MFB also says the law ignores the statutory language.

Adds Busselman: “Minnesota law stipulates that a farmer using the best practicable conservation practices is not liable for causing excessive soil loss.”

Susan Windsor is a freelancer based in Afton.

Q&A on the 2015 soil erosion law
Doug Thomas, Minnesota Board of Soil and Water Resources, provides more information on the updated soil erosion law.

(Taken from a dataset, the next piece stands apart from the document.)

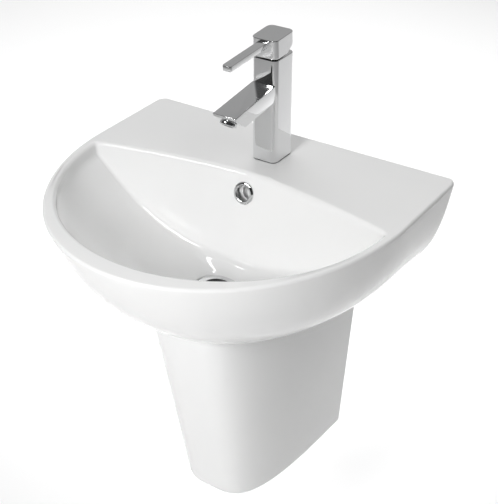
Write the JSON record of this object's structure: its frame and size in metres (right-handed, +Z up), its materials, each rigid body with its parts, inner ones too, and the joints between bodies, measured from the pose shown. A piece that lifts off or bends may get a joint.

What wasn’t working in the 1984 law?’

Thomas: The original 1984 law set a broad excessive soil loss public policy. It states: “A person may not cause, conduct, contract for, or authorize an activity that causes excessive soil loss.” The law differs from other state environmental laws (such as those for shore lands, flood plains, wetlands, feedlot, and buffers), in that its adoption and administration by local government is not required. Instead, the law encourages cities and counties to adopt a soil-erosion ordinance. Only five counties counties [Fillmore, Goodhue, Mower, Olmsted and Winona] chose to adopt and implement a local soil-erosion ordinance. I cannot answer why other counties and cities did not follow suit.

Although farmers have made progress to reduce soil erosion to tolerable levels, with the help of NRCS and SWCDs, we continue to observe statewide instances of excessive soil loss and off-site sedimentation. This, along with recent water-quality studies, shows that sediment and nutrients impair many waterways and lakes. It was felt that the time’s come to address excessive soil erosion and sedimentation and their impact on water quality statewide.

Is it ‘teeth’ or clarification that was needed?

Thomas: The mechanism for correcting the excessive soil loss problem when a complaint’s filed hasn’t changed since 1984. So I would say that it’s not new teeth that were needed.

What has changed is the recognition that without having the law available statewide to address excessive soil-loss, sedimentation and pollution of adjoining counties and cities were not likely to act on this by themselves. The 2015 law is now a tool that can be used statewide.